In addition, The Farming of Bones, in telling the stories of so many ordinary people whose lives were disrupted or destroyed, tells us that this could happen to anyone. No one is safe from disaster, grief, or pain. Even before the genocide, many people have been uprooted by a hurricane that devastated the island. Amabelle's parents die on a routine marketing trip across the river. Throughout the book, Danticat makes clear that everyone is born to suffer and that no one can afford to be complacent.

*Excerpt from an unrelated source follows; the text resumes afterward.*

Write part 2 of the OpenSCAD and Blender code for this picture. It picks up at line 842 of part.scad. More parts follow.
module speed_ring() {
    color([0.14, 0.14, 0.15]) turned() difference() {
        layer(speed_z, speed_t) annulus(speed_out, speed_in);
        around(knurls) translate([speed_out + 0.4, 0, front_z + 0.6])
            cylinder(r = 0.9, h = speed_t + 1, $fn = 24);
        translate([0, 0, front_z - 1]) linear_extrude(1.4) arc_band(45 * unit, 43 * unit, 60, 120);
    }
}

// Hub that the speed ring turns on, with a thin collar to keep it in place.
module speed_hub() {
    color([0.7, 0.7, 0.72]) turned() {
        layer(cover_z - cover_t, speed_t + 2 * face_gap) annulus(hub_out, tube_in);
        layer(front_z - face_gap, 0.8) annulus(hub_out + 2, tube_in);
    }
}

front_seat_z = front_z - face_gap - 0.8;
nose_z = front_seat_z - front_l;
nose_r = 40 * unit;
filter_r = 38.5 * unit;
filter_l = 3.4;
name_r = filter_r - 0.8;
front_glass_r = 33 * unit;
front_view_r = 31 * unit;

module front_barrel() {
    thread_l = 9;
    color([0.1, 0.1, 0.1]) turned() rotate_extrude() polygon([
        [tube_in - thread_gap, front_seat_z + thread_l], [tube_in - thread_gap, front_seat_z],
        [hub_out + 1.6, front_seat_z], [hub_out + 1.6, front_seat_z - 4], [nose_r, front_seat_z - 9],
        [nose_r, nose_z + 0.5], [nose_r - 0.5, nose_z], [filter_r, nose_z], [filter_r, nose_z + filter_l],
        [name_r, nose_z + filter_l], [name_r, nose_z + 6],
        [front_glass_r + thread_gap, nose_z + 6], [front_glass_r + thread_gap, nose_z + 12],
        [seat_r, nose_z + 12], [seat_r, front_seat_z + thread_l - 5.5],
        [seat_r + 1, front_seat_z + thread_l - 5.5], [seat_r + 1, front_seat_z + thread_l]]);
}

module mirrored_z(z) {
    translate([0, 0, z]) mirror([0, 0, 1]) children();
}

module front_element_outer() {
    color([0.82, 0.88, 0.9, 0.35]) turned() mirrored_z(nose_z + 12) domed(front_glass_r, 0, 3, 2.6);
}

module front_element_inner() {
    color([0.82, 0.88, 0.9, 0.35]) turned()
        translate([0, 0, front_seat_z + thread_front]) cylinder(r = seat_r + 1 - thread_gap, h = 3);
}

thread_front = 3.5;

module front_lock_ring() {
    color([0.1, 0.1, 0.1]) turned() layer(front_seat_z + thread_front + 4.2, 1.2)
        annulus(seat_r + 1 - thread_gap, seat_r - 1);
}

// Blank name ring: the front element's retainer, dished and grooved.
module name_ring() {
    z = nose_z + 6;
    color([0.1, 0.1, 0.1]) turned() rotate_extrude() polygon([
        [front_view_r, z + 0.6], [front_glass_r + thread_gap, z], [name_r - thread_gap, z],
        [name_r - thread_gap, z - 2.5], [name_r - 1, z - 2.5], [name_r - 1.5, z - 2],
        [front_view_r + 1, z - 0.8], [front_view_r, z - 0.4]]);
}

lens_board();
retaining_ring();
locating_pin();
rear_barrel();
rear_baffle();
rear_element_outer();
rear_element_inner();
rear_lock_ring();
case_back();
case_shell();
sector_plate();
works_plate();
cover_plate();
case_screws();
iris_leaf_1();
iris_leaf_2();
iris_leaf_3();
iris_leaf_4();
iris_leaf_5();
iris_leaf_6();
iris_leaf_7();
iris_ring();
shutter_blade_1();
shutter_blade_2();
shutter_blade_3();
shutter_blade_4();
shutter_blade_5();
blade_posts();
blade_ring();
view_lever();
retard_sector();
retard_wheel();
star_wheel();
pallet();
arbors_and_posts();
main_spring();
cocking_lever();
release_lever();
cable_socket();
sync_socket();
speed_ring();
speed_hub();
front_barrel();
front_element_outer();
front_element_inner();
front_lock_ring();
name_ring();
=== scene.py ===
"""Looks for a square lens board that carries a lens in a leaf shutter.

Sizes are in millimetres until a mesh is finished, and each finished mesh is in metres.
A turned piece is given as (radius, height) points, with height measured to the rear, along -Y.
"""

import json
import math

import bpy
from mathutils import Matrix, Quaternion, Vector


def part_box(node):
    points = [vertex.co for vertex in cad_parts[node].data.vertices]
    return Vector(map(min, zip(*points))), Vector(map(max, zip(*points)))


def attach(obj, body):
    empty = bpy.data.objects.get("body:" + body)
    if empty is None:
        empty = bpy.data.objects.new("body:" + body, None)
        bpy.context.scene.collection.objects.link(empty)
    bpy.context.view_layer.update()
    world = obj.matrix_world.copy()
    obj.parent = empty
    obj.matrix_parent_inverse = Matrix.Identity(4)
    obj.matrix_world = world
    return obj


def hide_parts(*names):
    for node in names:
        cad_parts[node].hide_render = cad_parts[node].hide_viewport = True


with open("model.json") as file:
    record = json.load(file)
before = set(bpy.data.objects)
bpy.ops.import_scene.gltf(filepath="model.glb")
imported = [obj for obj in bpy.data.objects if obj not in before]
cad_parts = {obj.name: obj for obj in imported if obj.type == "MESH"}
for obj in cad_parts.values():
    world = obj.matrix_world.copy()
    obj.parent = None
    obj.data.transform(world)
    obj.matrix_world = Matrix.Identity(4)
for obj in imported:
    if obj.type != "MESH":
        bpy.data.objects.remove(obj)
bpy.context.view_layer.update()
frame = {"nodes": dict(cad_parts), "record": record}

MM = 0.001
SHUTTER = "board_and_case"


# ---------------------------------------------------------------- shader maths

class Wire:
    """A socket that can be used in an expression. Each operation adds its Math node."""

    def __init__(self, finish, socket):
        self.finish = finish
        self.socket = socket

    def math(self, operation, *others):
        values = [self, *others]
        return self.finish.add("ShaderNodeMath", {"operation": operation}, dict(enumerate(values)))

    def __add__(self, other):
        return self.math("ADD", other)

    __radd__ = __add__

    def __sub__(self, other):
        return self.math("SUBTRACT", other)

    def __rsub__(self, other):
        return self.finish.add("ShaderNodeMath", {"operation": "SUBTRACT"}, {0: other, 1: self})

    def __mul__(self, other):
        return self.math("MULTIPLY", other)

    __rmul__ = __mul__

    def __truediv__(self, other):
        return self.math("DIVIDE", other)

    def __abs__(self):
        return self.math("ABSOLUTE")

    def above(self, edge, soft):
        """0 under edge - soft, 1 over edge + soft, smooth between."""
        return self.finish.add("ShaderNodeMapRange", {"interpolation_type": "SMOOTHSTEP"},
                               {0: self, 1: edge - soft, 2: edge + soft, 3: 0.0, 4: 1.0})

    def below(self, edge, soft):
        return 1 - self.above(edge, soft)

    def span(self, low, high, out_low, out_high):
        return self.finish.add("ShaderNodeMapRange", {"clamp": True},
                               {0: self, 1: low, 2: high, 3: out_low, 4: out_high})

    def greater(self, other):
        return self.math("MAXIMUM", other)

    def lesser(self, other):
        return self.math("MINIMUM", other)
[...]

This applies especially to the beaten-down workers in the cane fields, but also to the wealthier, more established Haitians, the ones who don't have to work in the cane fields, but have houses made of wood or cement, with metal roofs, beautiful gardens, and fruit trees. ‘‘We all regarded them as people who have their destinies in hand,’’ Danticat says, but when the genocide begins, it's clear that they don't, that in fact there is no difference between their fates and those of the poor laborers. Even before the slaughter, some of these people begin to realize that the Dominicans regard them as alien and unwanted, that they don't have Dominican identification or birth certificates, and that they could be pushed out of their settled existence at any time. People begin telling stories of poor Haitians who have been killed. As Amabelle notes, ‘‘Poor Dominican peasants had been asked to catch Haitians and bring them to the soldiers. Why not the rich ones too?’’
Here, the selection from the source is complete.